- [Part of a data file]
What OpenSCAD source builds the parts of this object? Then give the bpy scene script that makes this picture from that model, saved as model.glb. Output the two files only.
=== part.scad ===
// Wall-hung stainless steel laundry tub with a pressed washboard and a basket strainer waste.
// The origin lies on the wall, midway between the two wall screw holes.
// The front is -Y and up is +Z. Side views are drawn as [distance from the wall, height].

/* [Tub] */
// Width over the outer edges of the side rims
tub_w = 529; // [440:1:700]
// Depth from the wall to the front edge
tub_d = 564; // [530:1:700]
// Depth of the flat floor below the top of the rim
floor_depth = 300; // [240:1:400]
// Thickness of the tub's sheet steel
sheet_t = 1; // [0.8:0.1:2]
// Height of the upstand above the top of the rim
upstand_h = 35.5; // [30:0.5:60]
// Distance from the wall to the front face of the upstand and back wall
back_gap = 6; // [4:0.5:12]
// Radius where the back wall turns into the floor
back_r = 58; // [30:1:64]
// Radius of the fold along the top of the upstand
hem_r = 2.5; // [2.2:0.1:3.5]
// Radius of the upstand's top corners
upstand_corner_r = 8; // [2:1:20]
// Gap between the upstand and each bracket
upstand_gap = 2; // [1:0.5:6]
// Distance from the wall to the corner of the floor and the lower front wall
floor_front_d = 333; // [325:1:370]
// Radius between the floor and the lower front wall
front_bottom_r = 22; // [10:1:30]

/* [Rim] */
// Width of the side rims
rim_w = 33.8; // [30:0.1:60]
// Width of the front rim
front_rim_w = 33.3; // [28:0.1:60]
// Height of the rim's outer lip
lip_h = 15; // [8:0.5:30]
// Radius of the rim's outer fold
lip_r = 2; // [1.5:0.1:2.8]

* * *

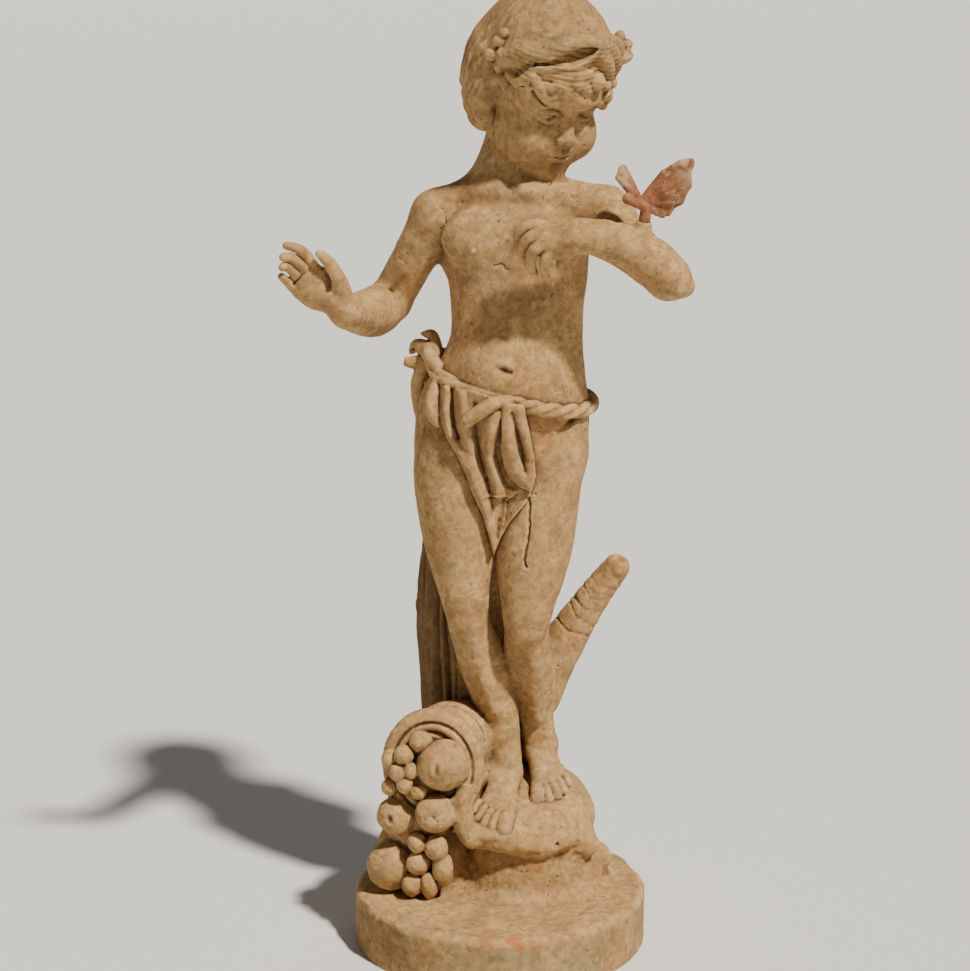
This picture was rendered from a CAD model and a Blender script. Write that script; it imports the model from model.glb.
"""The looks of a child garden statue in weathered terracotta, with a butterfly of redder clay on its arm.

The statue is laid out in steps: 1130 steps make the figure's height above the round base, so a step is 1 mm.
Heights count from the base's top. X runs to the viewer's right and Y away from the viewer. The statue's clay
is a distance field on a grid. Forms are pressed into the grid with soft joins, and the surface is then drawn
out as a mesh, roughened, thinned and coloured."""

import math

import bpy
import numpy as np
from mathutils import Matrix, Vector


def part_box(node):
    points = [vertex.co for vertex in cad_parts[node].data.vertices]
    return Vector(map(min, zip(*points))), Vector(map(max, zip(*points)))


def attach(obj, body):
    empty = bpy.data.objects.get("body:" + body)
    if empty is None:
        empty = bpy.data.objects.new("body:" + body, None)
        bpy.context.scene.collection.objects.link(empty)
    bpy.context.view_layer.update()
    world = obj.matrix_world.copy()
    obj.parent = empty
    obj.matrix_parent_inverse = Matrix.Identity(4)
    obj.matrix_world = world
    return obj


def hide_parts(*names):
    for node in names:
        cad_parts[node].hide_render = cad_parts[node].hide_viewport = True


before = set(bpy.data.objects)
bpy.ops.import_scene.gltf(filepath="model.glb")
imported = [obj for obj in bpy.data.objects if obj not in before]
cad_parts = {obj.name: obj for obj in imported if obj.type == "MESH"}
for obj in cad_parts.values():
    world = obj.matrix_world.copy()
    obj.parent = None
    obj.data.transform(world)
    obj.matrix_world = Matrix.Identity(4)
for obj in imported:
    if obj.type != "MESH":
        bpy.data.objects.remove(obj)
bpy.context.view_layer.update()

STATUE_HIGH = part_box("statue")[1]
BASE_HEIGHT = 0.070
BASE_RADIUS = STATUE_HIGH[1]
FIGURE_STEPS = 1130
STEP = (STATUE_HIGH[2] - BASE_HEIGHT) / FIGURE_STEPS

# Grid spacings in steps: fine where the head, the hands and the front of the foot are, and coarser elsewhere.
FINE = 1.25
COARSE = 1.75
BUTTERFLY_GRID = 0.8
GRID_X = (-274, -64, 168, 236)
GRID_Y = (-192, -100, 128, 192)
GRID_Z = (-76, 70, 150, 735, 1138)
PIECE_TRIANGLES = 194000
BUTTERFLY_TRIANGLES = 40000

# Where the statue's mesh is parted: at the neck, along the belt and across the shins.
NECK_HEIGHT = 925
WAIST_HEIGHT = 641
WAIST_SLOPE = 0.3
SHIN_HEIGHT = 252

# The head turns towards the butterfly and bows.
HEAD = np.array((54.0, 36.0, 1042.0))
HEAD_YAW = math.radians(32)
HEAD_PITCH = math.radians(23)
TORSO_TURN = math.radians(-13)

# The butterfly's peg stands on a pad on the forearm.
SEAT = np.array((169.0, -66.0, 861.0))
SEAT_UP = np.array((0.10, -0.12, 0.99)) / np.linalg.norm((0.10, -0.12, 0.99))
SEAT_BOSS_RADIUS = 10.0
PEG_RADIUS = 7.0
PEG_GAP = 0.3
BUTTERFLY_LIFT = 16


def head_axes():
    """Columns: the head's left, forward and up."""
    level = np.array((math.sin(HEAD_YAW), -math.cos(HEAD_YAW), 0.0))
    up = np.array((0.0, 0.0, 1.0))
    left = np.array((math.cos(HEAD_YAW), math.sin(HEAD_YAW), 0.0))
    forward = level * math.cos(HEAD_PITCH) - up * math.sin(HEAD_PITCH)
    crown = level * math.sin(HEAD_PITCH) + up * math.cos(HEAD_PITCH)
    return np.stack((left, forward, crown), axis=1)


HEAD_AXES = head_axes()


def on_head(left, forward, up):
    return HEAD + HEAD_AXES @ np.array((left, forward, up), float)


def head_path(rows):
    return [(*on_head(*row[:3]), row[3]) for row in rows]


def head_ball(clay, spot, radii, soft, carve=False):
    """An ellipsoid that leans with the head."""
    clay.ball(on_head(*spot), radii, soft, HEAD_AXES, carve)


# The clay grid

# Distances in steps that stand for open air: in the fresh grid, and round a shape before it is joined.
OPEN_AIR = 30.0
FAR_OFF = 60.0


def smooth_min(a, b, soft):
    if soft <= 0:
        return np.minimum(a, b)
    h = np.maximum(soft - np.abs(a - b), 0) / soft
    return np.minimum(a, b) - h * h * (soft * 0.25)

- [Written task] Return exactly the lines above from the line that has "zip(*points))), Vector(map(max, zip(*points)))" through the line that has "for node in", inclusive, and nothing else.

- [Exercise response]
    return Vector(map(min, zip(*points))), Vector(map(max, zip(*points)))


def attach(obj, body):
    empty = bpy.data.objects.get("body:" + body)
    if empty is None:
        empty = bpy.data.objects.new("body:" + body, None)
        bpy.context.scene.collection.objects.link(empty)
    bpy.context.view_layer.update()
    world = obj.matrix_world.copy()
    obj.parent = empty
    obj.matrix_parent_inverse = Matrix.Identity(4)
    obj.matrix_world = world
    return obj


def hide_parts(*names):
    for node in names:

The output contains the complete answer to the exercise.